The heart has four chambers, four valves, and specialized conduction tissue. It is generally referred to as having left and right-sided chambers, but in humans the interatrial septum and inter-ventricular septum are located in a plane some 45° from the sagittal plane (Fig. 8.1). The right atrium and ventricle are therefore located anterior and to the right of the corresponding left atrium or ventricle. It is useful to bear this in mind when visualizing the cardiac chambers through echocardiograms (ECHO) or when assessing traumatic injuries to the chest wall.
The aortic and pulmonary valves are similar in structure and function, and consist of three components:
three-valve leaflets or cusps;
a three pronged fibrous annulus;
three dilations of the aortic/pulmonary wall (sinuses of Valsalva)

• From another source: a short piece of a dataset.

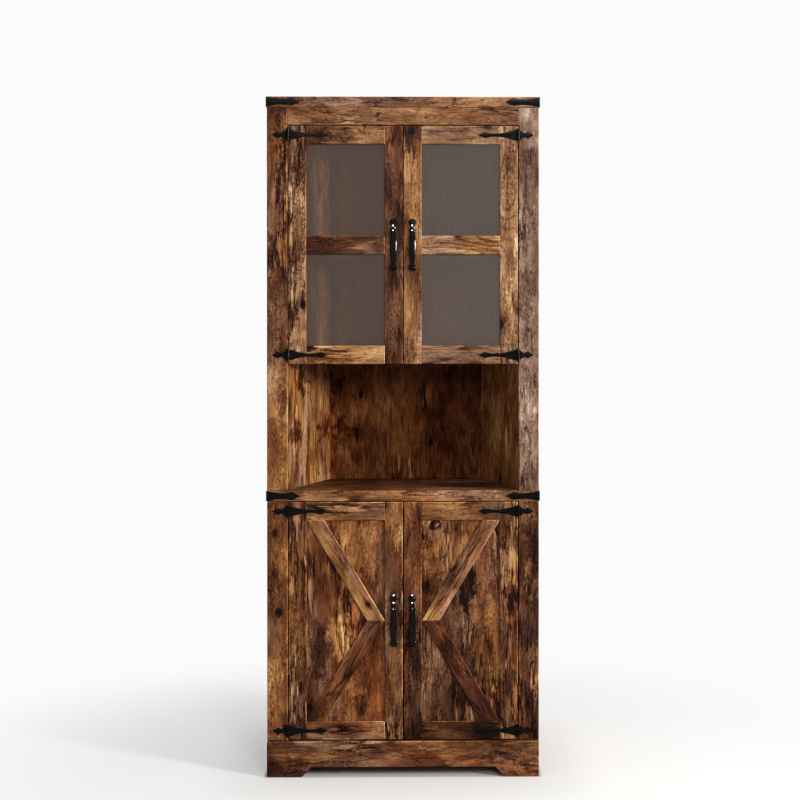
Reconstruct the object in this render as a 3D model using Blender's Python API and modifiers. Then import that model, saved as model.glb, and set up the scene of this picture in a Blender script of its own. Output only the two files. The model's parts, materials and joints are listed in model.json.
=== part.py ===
"""A farmhouse pantry cabinet: a base with two barn doors, an open niche and a glazed hutch.

Metres, +Z up, +X to the right of someone facing the cabinet, which faces -Y. The origin is on the floor,
at the middle of the whole object's box. Every piece is placed in face coordinates: x across, y backwards
from the face frame's front, z up from the floor.
"""

import math

import bmesh
import bpy
from mathutils import Matrix, Vector

NAME = "pantry_cabinet"

# Overall
WIDTH = 0.720
HEIGHT = 1.800
CARCASS_DEPTH = 0.382
HANDLE_REACH = 0.034
GAP = 0.0003
CHAMFER = 0.0015

# Board thicknesses
FRAME_T = 0.018
SIDE_T = 0.015
BACK_T = 0.012
SHELF_T = 0.015
BOTTOM_T = 0.018
SLAB_T = 0.028

# Plan of the carcass: the side panels start at the stiles' inner edges and slant in towards the back
STILE_W = 0.054
HALF_WIDTH = WIDTH / 2
HALF_OPENING = HALF_WIDTH - STILE_W
HALF_BACK = 0.219
BACK_Y = CARCASS_DEPTH - BACK_T
SLANT = math.atan2(HALF_OPENING - HALF_BACK, BACK_Y - FRAME_T)
SLAB_PROUD = 0.003
SLAB_END_Y = FRAME_T + 0.003
SLAB_HALF_BACK = 0.240

# How far each shelf's front edge lies behind the face
FIXED_SHELF_Y = FRAME_T + 0.002
UPPER_SHELF_Y = 0.040
LOWER_SHELF_Y = 0.055

# Levels
PLINTH_H = 0.0945
PLINTH_PROUD = 0.010
DOOR_H = 0.630
DOOR_Z_GAP = 0.0025
BASE_DOOR_Z = PLINTH_H + DOOR_Z_GAP
COUNTER_Z = BASE_DOOR_Z + DOOR_H + DOOR_Z_GAP
COUNTER_TOP = COUNTER_Z + SLAB_T
HUTCH_DOOR_Z = 1.093
HEADER_Z = HUTCH_DOOR_Z + DOOR_H + DOOR_Z_GAP
TOP_Z = HEIGHT - SLAB_T
UPPER_SHELF_Z = 1.375
LOWER_SHELF_Z = 0.404

# Plinth cut-out
APRON_Z = 0.0265
FOOT_INNER_X = 0.268
FOOT_SLOPE = 0.024

# Doors
SIDE_GAP = 0.0025
MEETING_GAP = 0.003
DOOR_W = HALF_OPENING - SIDE_GAP - MEETING_GAP / 2
DOOR_STILE = 0.047
DOOR_RAIL = 0.048
MIDDLE_RAIL = 0.049
REBATE = 0.007
REBATE_Y = 0.011
PANE_T = 0.004
PANE_CHAMFER = 0.0004
STRIP_T = 0.006
BRACE_T = 0.005
BRACE_W = 0.047

# Hinges: plan and height of the barrel, then the outlines of the two plates
PLATE_T = 0.002
BARREL_R = 0.0042
BARREL_H = 0.028
KNUCKLE_H = 0.010
PIN_R = 0.0016
BORE_R = 0.00175
PIN_HEAD_R = 0.0028
PIN_HEAD_H = 0.0015
PIN_OVERLAP = 0.0005
ROOT_X = 0.0047
TAB_X = 0.0012
HINGE_X = HALF_OPENING - SIDE_GAP / 2
HINGE_Y = -(GAP + BARREL_R)
LEAF_LENGTH = 0.042
STRAP_LENGTH = 0.106

# Corner brackets
BRACKET_LENGTH = 0.089
BRACKET_H = 0.027
BRACKET_RETURN = 0.018

# Bow pulls
HANDLE_CENTRES = 0.120
GRIP_R = 0.0062
ROSETTE_R = 0.010
POST_R = 0.0052
BEND_R = 0.016
COLLAR_DROP = 0.022

# Colour, roughness, metallic
RUSTIC_WOOD = (0.26, 0.13, 0.06), 0.55, 0.0
DARK_WOOD = (0.17, 0.085, 0.042), 0.6, 0.0
BLACK_IRON = (0.012, 0.012, 0.013), 0.3, 0.9
CLEAR_GLASS = (0.8, 0.82, 0.82), 0.05, 0.0


def clear_scene():
    for obj in list(bpy.data.objects):
        bpy.data.objects.remove(obj, do_unlink=True)


def new_collection(name):
    collection = bpy.data.collections.new(name)
    bpy.context.scene.collection.children.link(collection)
    return collection


def new_empty(name, location, parent=None):
    empty = bpy.data.objects.new(name, None)
    empty.location = location
    empty.parent = parent
    empty.empty_display_size = 0.05
    PARTS.objects.link(empty)
    return empty


def paint(obj, finish):
    """Gives the object a material of its own, named after it."""
    colour, roughness, metallic = finish
    material = bpy.data.materials.new(obj.name)
    material.use_nodes = True
    shader = material.node_tree.nodes["Principled BSDF"]
    shader.inputs["Base Color"].default_value = (*colour, 1.0)
    shader.inputs["Roughness"].default_value = roughness
    shader.inputs["Metallic"].default_value = metallic
    if finish is CLEAR_GLASS:
        shader.inputs["Transmission Weight"].default_value = 1.0
    if not obj.material_slots:
        obj.data.materials.append(None)
    obj.material_slots[0].link = "OBJECT"
    obj.material_slots[0].material = material


def place(obj, location, parent, finish):
    """Parents the object and puts it at a place given in face coordinates."""
    pivot = parent.location if parent.parent else Vector()
    obj.parent = parent
    obj.location = Vector(location) - pivot
    paint(obj, finish)
    return obj


def chamfer(obj, width):
    bevel = obj.modifiers.new("chamfer", "BEVEL")
    bevel.width = width
    bevel.segments = 1
    bevel.limit_method = "ANGLE"
    bevel.angle_limit = math.radians(25)


def box_mesh(name, size):
    mesh = bpy.data.meshes.new(name)
    shape = bmesh.new()
    bmesh.ops.create_cube(shape, size=1.0, matrix=Matrix.Diagonal((*size, 1.0)))
    shape.to_mesh(mesh)
    shape.free()
    return mesh


def board(name, low, high, parent, finish=RUSTIC_WOOD, edge=CHAMFER):
    """A rectangular board between two opposite corners."""
    low, high = Vector(low), Vector(high)
    obj = bpy.data.objects.new(name, box_mesh(name, high - low))
    PARTS.objects.link(obj)
    if edge:
        chamfer(obj, edge)
    return place(obj, (low + high) / 2, parent, finish)


def outline_curve(name, points, thickness):
    """A flat curve, filled and given a thickness along its own Z. A point is (x, y) for a corner or
    (x, y, "AUTO") where the outline runs smoothly through it."""
    curve = bpy.data.curves.new(name, "CURVE")
    curve.dimensions = "2D"
    curve.fill_mode = "BOTH"
    curve.extrude = thickness / 2
    curve.resolution_u = 4 if any(len(point) > 2 for point in points) else 1
    spline = curve.splines.new("BEZIER")
    spline.bezier_points.add(len(points) - 1)
    spline.use_cyclic_u = True
    for knot, (x, y, *smooth) in zip(spline.bezier_points, points):
        knot.co = (x, y, 0)
        handle = smooth[0] if smooth else "VECTOR"
        knot.handle_left_type = handle
        knot.handle_right_type = handle
    return curve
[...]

The aortic valve leaflets are referred to by clinicians as the left coronary, right coronary, and non-coronary leaflets. The fibrous annulus is shaped like a three-pronged coronet from which the valve leaflets are suspended. Valve stenosis may arise when the valve leaflets are fused or stiff and the annulus narrows; valve incompetence results from abnormalities of the valve leaflets and/or dilation of the annulus. The sinuses of Valsalva are important for initiating valve closure. They prevent the valve leaflets from being pressed flat against the aortic wall during systole, and eddy currents within the sinuses help initiate valve closure in diastole.